Researchers at globalissues.org estimated that 30 percent of schoolchildren in the northeastern region of the DR Congo have abandoned school to search for coltan, which is especially troublesome when the Congo’s government only provides schooling for half its children in the first place. A UN report revealed that although some are lured in by the high profit business, many are recruited and forced into the practice by rebel soldiers. To make the children overcome their fear and repulsion of dead and maimed bodies, it is not uncommon for commanders to send the children in a training camp and force them to kill. Girls are repeatedly raped and sexually abused. Women sell themselves into prostitution, for miners are quick to buy a “rainforest wife” to keep them company while they are away from their real wives.

“Kids and women have been pushed into service, sometimes as porters and sometimes as protectors of troops by marching in front of them,” Professor Welch said.

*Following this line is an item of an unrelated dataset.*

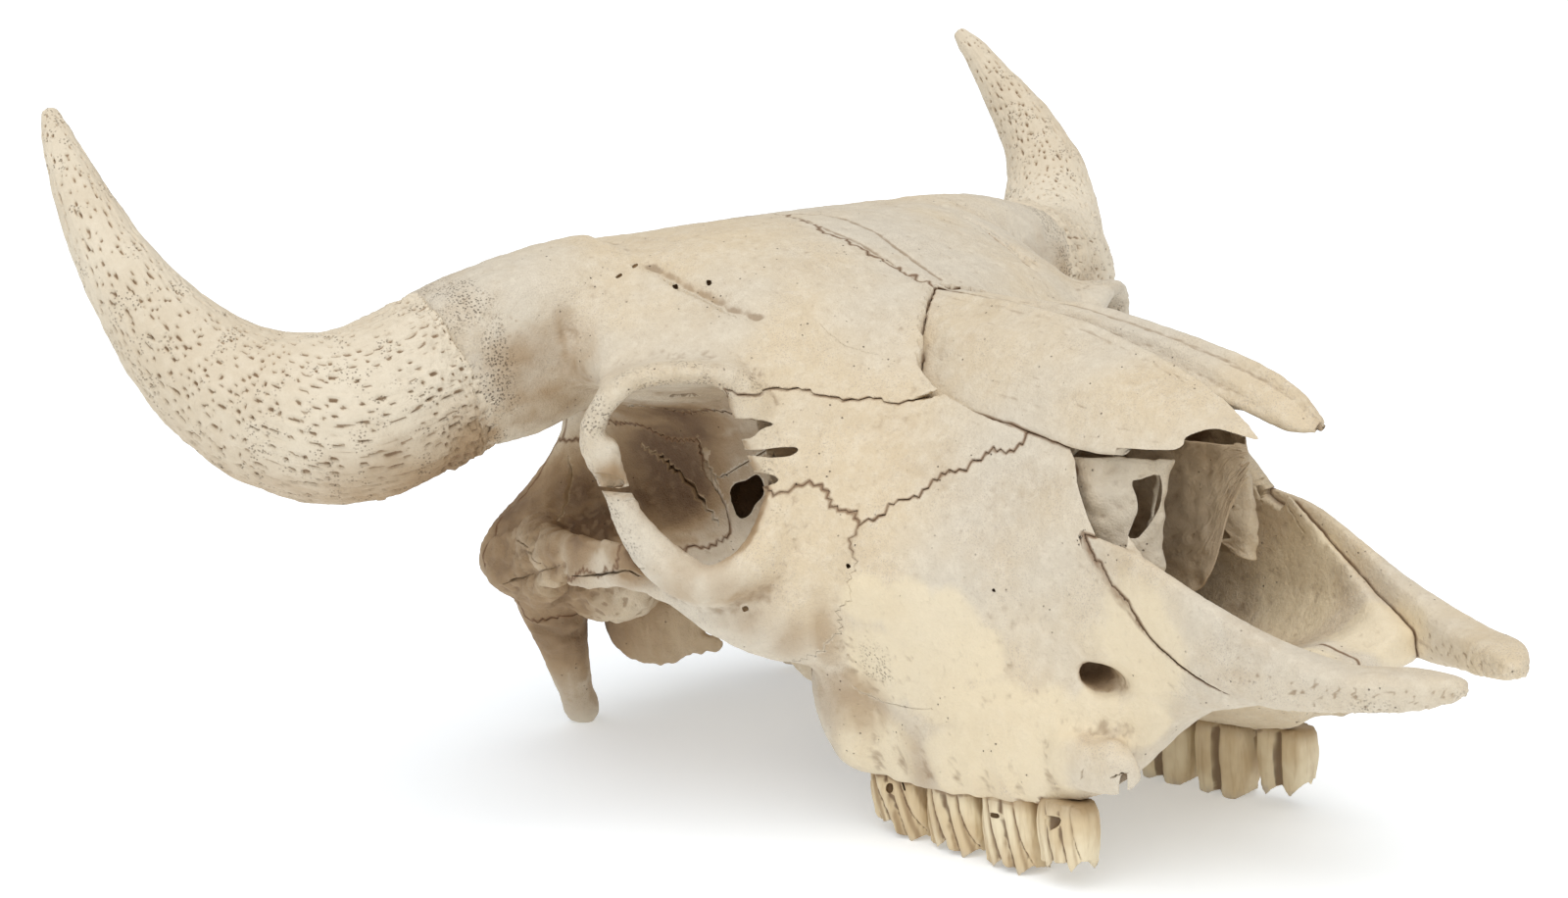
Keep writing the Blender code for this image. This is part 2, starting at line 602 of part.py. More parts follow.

“Many teenagers abandoned schools to be digging coltan, as they wished to become rich quickly,” said Bikaba. “Young girls were involved in prostitution and many wives abandoned their households to do prostitution and get money.” According to Bikaba, HIV/AIDS and drug use have also become widespread in mining areas.

Not only is coltan mining harmful to human societies, but the routine has a detrimental effect on gorilla populations in the Congo as well. “During the wars, the park rangers lost their weapons and the park was out of control of the Congolese wildlife authority,” said Bikaba. “Many persons around the park gathered guns from failed troops of the late Seko, which were used to hunt animals in the park.”

Even actor Leonardo DiCaprio has become an advocate for gorilla conservation, giving his name to a website attempting to save gorillas. He has appeared on posters and television in Europe asking the world to protest the sale of “blood coltan.”

Consumers can make a difference. Welch advised students to “lobby the companies, get in touch with an organization, and stay very active.” In a market economy, it is possible for a large public outcry to bring about progressive reforms, said Welch.

Since their eye-opening trip to the DR Congo in 2004, Sum 41 has released the song “We’re All To Blame,” influenced not only by the Western reliance on coltan but also the modern world’s tendency to exploit others for power, wealth, and resources.

Sum 41 continues to raise awareness for the ongoing war in Congo and hopes to spread the word about product awareness. They have become an inspiration in the eyes of many for making responsible purchasing decisions.

“The irony of the whole story is that we went to the Congo to shoot a documentary on the subject of war,” said lead singer Whibley, “and in the end we became the subject of war.”